Genomic instability is an important hallmark of cancer development and is often a product of impaired or abnormal DNA replication. For instance, DNA Polymerase Epsilon (POLE) is responsible for the bulk of DNA replication on the leading strand, and somatic mutations mapping to the ‘proof-reading’ exonuclease domain, such as POLEP286R/+, are commonly detected in tumors of the endometrium and gastrointestinal tract. POLE exonuclease domain mutations are frequently associated with increased mutational burden and can be further sub-classified as either ‘microsatellite stable’ (MSS) or ‘instable’ (MSI), depending on the functionality of compensatory mismatch repair (MMR) pathways. Genetic dependencies in MSS cancers bearing POLE mutations are poorly understood, however, previous studies modeling analogous mutations in yeast demonstrated increased levels of replication stress irrespective of MMR status. We therefore predicted that human MSS POLE mutant cancer cells would show enhanced sensitivity to pharmacologic inhibition of ATR, the master-regulator of replication fork stability. Furthermore, our in-silico predictions indicate that DNA damage repair (DDR) genes downstream of ATR, including FANCM, MSH2, and MSH6, are more heavily relied upon in patient-derived MSS POLE mutant cancer cell lines relative to those without POLE mutations. Towards this end, we used CAS9 to create human U2OS-derived POLEP286R/+ knock-in cell lines. Indeed, we observed distinct replication fork abnormalities and reduced viability in the presence of ATRi in POLEP286R/+ cells relative to isogenic controls.
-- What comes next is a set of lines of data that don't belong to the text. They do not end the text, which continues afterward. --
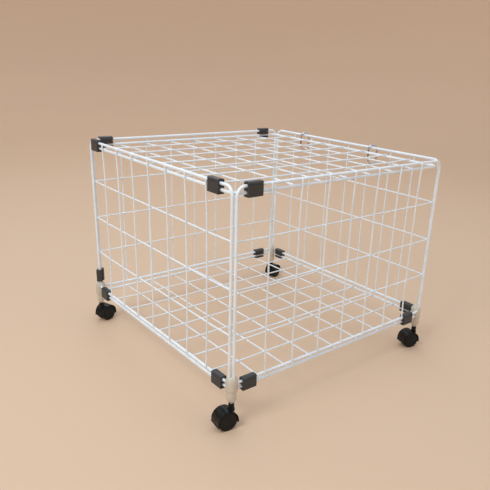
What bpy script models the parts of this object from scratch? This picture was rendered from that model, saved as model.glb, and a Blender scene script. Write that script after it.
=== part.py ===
"""Rabbit hutch of six welded wire panels on four swivel casters.

X runs along the right front side, Y along the left front side and Z up. The origin is on the floor,
under the middle of the footprint. Metres throughout.
"""

import math

import bmesh
import bpy
from mathutils import Matrix, Vector

# Panels
PANEL_WIDTH = 0.529
PANEL_HEIGHT = 0.350
FRAME_WIRE = 0.0055
MESH_WIRE = 0.0030
SIDE_CORNER = 0.015
FLAT_CORNER = 0.020
LID_CORNER = 0.012
COLUMN_PITCH = 0.065
ROW_PITCH = 0.083
WELD_SINK = 0.0005
LAYER_GAP = 0.0003
BOW_RUN = 0.060
COLUMN_END = 0.0015
FLAT_COLUMN_END = 0.0002
ROW_END_INSET = 0.0003
FRAME_SIDES = 8
MESH_SIDES = 6
ARC_STEPS = 4

# How the panels meet
POST_INSET = 0.0053
FLAT_INSET = 0.0015
LID_DOOR_GAP = 0.0125
CLIP_PITCH = 0.011
SIDE_LOW = 0.0875
GAP = 0.0003
FOOTPRINT_SHIFT = (0.0, -0.00724)

# Snap-on clips
CLIP_LENGTH = 0.029
CLIP_FROM_CORNER = 0.0370
CLIP_FURTHER = 0.0500
CLIP_PRONG = 0.0036
CLIP_BACK = 0.0034
CLIP_SLIT = 0.0010
POST_CLIP_HEIGHT = 0.0315

# Corner brackets
SLEEVE_RADIUS = 0.0087
SLEEVE_DROP = 0.0350
DOME_RADIUS = 0.0108
DOME_RISE = 0.0160
DOME_BEHIND_STEM = 0.0005
STEM_INSET = {"front": 0.0055, "right": 0.0055, "back": 0.0055, "left": 0.0005}

# Casters
WHEEL_RADIUS = 0.0182
WHEEL_INNER = 0.0037
WHEEL_OUTER = 0.0134
WHEEL_SIDES = 18
HOOD_RADIUS = 0.0200
HOOD_CAVITY = 0.0191
HOOD_HALF_WIDTH = 0.0142
WEB_HALF = 0.0030
COLLAR_RADIUS = 0.0053
COLLAR_TOP = 0.0292
TRAIL = 0.0120
STEM_RADIUS = 0.0033
AXLE_RADIUS = 0.0015
AXLE_HALF = 0.0088
BORE_RADIUS = 0.0043
SHANK = 0.0170
SOCKET_FLOOR = 0.0194
CASTER_YAW = {"front": -8.0, "right": -20.0, "left": 199.0, "back": 195.0}

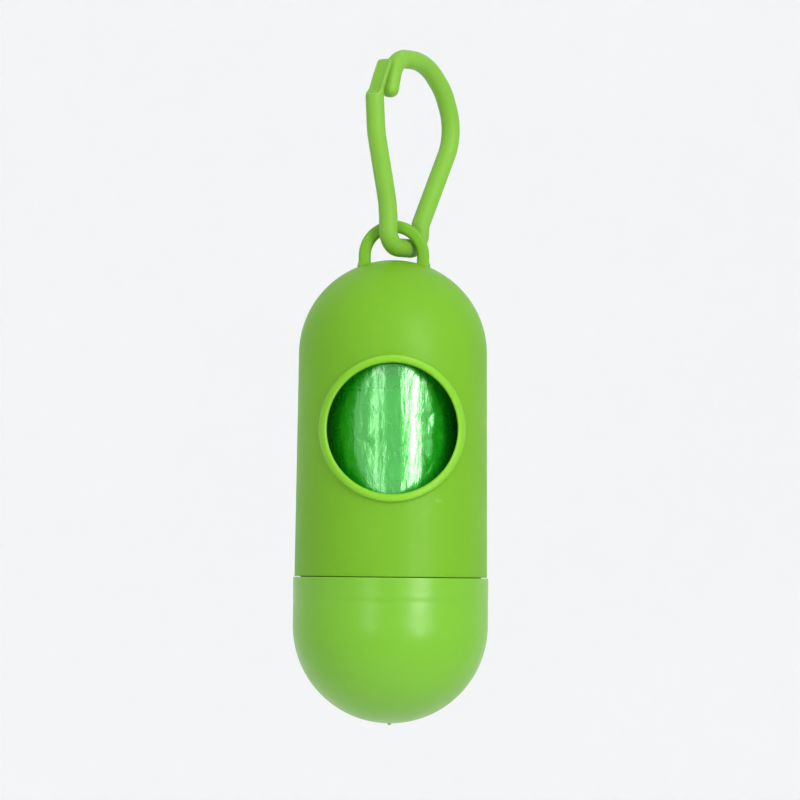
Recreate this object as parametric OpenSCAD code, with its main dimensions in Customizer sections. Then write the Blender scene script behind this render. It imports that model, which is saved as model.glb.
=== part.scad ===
// Capsule dispenser for a roll of dog waste bags, hanging from a one-piece plastic clip.
// The origin is the seat inside the top of the clip's loop. +Z is up along the capsule
// and the dispensing hole faces -Y.

/* [Shell] */
// Outer radius of the shell's dome
dome_r = 19.3; // [18.6:0.1:19.6]
// Outer radius of the shell at the seam, where its wall is widest
foot_r = 19.75; // [19.7:0.05:24]
// Height of the shell from its top to the seam
shell_h = 65; // [60:0.5:82]
// Radius of the space inside the shell
bore_r = 17.4; // [16.6:0.1:17.5]

/* [Dispensing hole] */
// Radius of the hole that the bags are pulled through
hole_r = 13.3; // [6:0.1:14.5]
// Distance from the top of the shell to the hole's centre
hole_drop = 35; // [33:0.5:42]
// Width of the raised rim round the hole
rim_w = 1.6; // [0.8:0.1:2.5]
// Height of the rim above the shell's wall
rim_proud = 1.1; // [0.4:0.05:2]

/* [Eye] */
// Radius of the eye's arch, along the middle of its bar
eye_r = 6; // [5.8:0.1:8]
// Radius of the eye's bar
eye_bar_r = 1.25; // [0.8:0.05:1.4]
// Height of the arch's centre above the top of the shell
eye_rise = 0.9; // [0.6:0.1:3]

/* [Cap] */
// Outer radius of the cap
cap_r = 20; // [19.9:0.1:25]
// Height of the cap's straight side
cap_side_h = 10; // [9.8:0.1:20]
// Thickness of the cap's dome
cap_wall = 2.1; // [1.4:0.1:2.4]
// Opening left at the seam between the shell and the cap
seam_gap = 0.15; // [0.05:0.05:0.4]

/* [Snap neck] */
// Height of the neck that the cap pushes onto
neck_h = 9; // [7:0.5:9.4]
// Thickness of the neck's wall
neck_wall = 1.05; // [0.8:0.05:1.1]
// Height of the snap bead above the neck
bead_proud = 0.2; // [0.1:0.05:0.25]
// Width of the snap bead
bead_w = 1.6; // [1:0.1:3]
// Distance from the seam to the middle of the bead
bead_drop = 4.7; // [3:0.1:5.5]
// Radial clearance between the bead and the cap's mouth
snap_gap = 0.07; // [0.03:0.01:0.1]
// Clearance between the neck's end and the ledge in the cap
ledge_gap = 0.3; // [0.1:0.05:0.5]

/* [Bag roll] */
// Number of bags on a full roll
bag_count = 15; // [5:1:20]
// Radius of a full roll
roll_r = 15.5; // [12:0.1:16]
// Length of the roll, which is the width of a folded bag
roll_l = 62.5; // [50:0.5:64]
// Outer radius of the paper core
core_r = 6.5; // [5:0.1:8]
// Thickness of the paper core
core_wall = 1; // [0.6:0.1:1.5]
// Radial clearance between the core and the first bag
core_gap = 0.1; // [0.05:0.05:0.3]
// Clearance between the roll and the cap's dome
roll_gap = 0.3; // [0.1:0.1:1]

/* [Clip] */
// Radius of the clip's rod
rod_r = 1.9; // [1.5:0.05:2]
// Angle from the eye's plane to the clip's plane
clip_turn = 54; // [52:1:70]
// Distance from the seat down to the middle of the rod in the eye
bend_drop = 37; // [36:0.2:50]
// Clearance between the clip's bend and the top of the shell
bend_gap = 0.7; // [0.6:0.1:1.5]
// Distance from the shell's axis to where the clip crosses the eye's plane
cross_x = 1.2; // [0.8:0.1:1.3]
// Distance along the clip from the seat to where it crosses the eye's plane
seat_shift = 2.67; // [2:0.1:3]
// Distance along the clip from the seat to the stem that carries the gate
stem_l = 6.8; // [6.4:0.1:7.5]
// Distance along the clip from the seat to the other stem
stem_r = 4.4; // [4.2:0.1:5.5]

/* [Gate] */
// Distance from the seat down to the gate's living hinge
pivot_drop = 27.7; // [26:0.1:28.4]
// Distance from the seat down to the gate's shoulder
shoulder_drop = 6; // [5:0.1:6.4]
// Radius of the gate's neck above its shoulder
latch_r = 1.15; // [0.8:0.05:1.2]
// Clearance round the living hinge
hinge_gap = 0.15; // [0.1:0.05:0.3]

/* [Hidden] */
$fn = 96;
bag_names = [for (i = [1:bag_count]) str("bag_", i < 10 ? "0" : "", i)];

// Colours
lime = [0.5, 0.78, 0.2];
lime_clip = [0.56, 0.83, 0.29];
lime_cap = [0.53, 0.82, 0.23];
film_green = [0.1, 0.6, 0.22];
board = [0.72, 0.62, 0.47];

// Capsule, measured down from the top of the shell
neck_r = bore_r + neck_wall;
bead_r = neck_r + bead_proud;
mouth_r = bead_r + snap_gap;
groove_r = mouth_r + bead_proud;
groove_w = bead_w + 2 * ledge_gap;
neck_end = shell_h + neck_h;
ledge_z = neck_end + ledge_gap;
cap_centre = shell_h + cap_side_h;
cap_in_r = cap_r - cap_wall;
roll_end = cap_centre + sqrt(pow(cap_in_r, 2) - pow(roll_r, 2)) - roll_gap;
rim_r = dome_r + (foot_r - dome_r) * hole_drop / shell_h + rim_proud;
// Depth that the eye's legs run down into the dome
eye_foot = 2.2;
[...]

To validate our in-silico predictions and to identify additional synthetic-lethal targets in-vitro, we designed a custom CRISPR knockout (KO) library with particular emphasis on genes known to be involved in DNA replication and repair, including ample representation of targets previously implicated in ATR-dependent signaling pathways. We further engineered and optimized our POLE isogenic cell line pairs to enable doxycycline-inducible expression of CAS9 following introduction of the KO library. The results of our pilot screen are currently pending next-generation sequencing and analysis. Future works will be focused on putative target validation and additional mechanistic inquiry, the summation of which will provide important insight towards the development of novel therapies capable of selectively killing MSS POLE mutant cancers.